Practical Tips for Smoother Adoption 

  • Appoint a “tool champion” for each system to answer questions and drive adoption. 
  • Use short, role-specific training sessions, not one long demo. 
  • Keep an internal FAQ or short video clips for common tasks. 
  • Celebrate small wins to encourage staff to try new features. 

Final Checklist to Run Right Now 

  • Make a complete inventory of your legal software. 
  • Pick 3 measurable KPIs tied to client outcomes. 
  • Survey your users this week and schedule two 30-minute interviews. 
  • Run a quick security checklist: MFA enabled? Backups tested? Vendor contact responsive? 
  • Flag 1–2 underused subscriptions for consolidation or renegotiation. 

Conclusion: Your Next Practical Step 

Technology shouldn’t stress your company; it should strengthen it. A yearly software reassessment gives you the clarity to cut inefficiencies, protect client data, and invest only in tools that truly support your practice.  

Start today. List every tool your team uses and schedule a one-hour strategy meeting to review what’s working and what isn’t. From there, you can plan upgrades with purpose. 

With MyLegalSoftware, you can stay ahead with technology that’s secure, efficient, and built for modern legal work. Whether you’re ready to optimize your current setup or explore smarter integrations, you’ll experience a seamless reassessment process. 

 

law firm technology audit
Your team, your tools, your success — working together to optimize your law firm’s technology.
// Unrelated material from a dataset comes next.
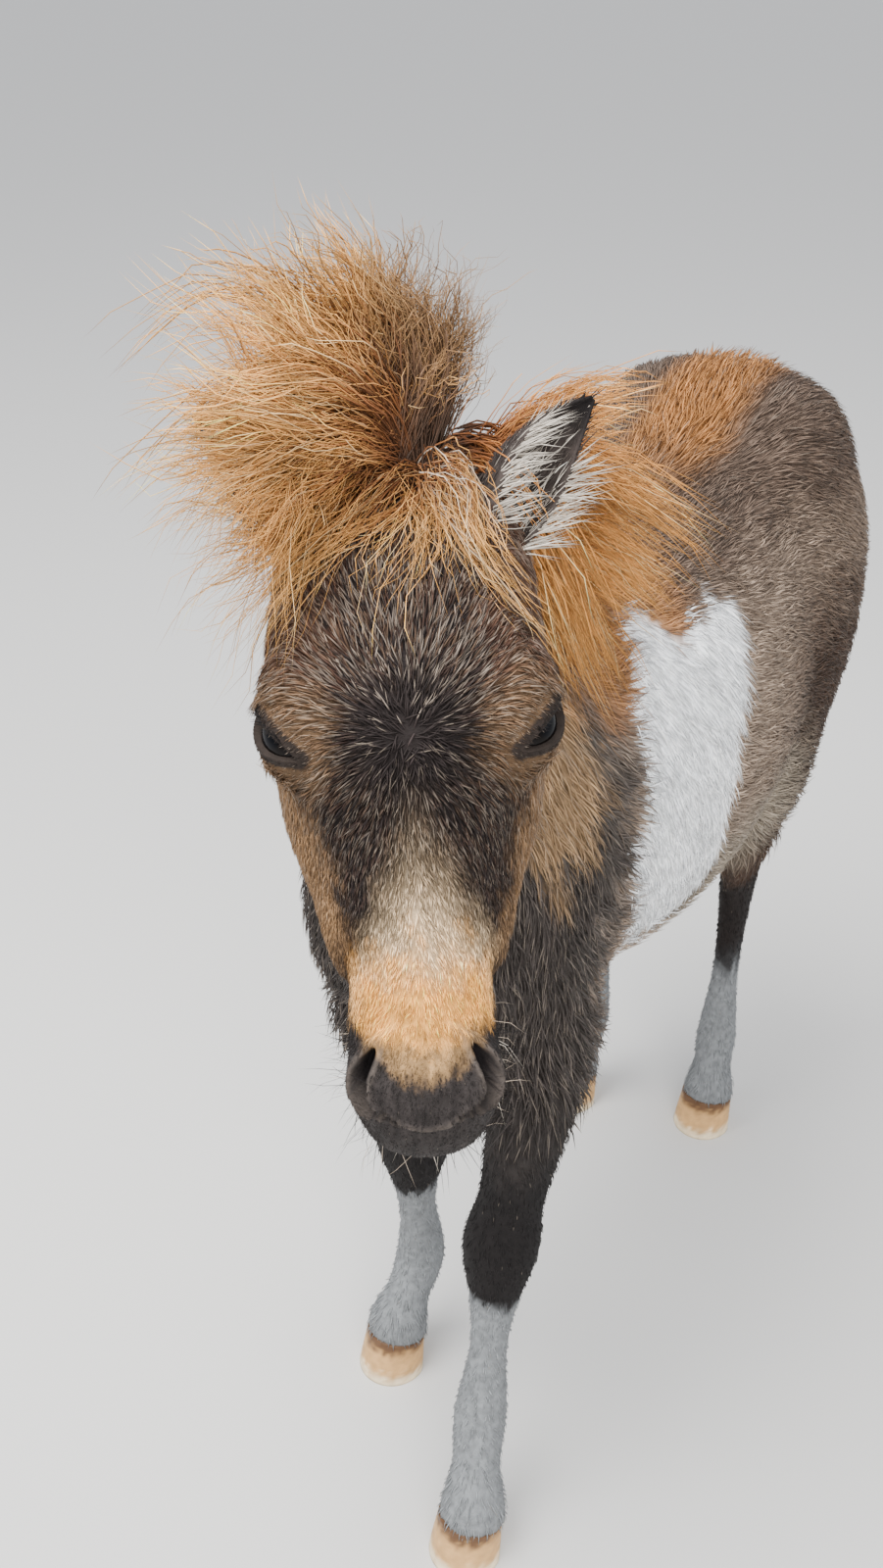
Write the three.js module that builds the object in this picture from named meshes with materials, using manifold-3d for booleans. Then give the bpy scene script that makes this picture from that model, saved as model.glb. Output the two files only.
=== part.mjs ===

Frequently Asked Questions 

 

Why should law firms reassess their software stack every year? 

A yearly review helps identify outdated tools, security risks, and inefficiencies. It ensures your firm’s technology still supports compliance, client service, and overall productivity. 

What should be included in a legal software stack review? 

A thorough review covers usability, integrations, licensing costs, security, compliance, and actual user feedback. It’s not just about features; it’s about how each tool supports daily workflows. 

How can law firms evaluate whether to replace or keep a tool? 

Measure usage, ROI, and integration performance. If a tool is underused, lacks critical security, or creates workflow bottlenecks, it may be time to replace or renegotiate.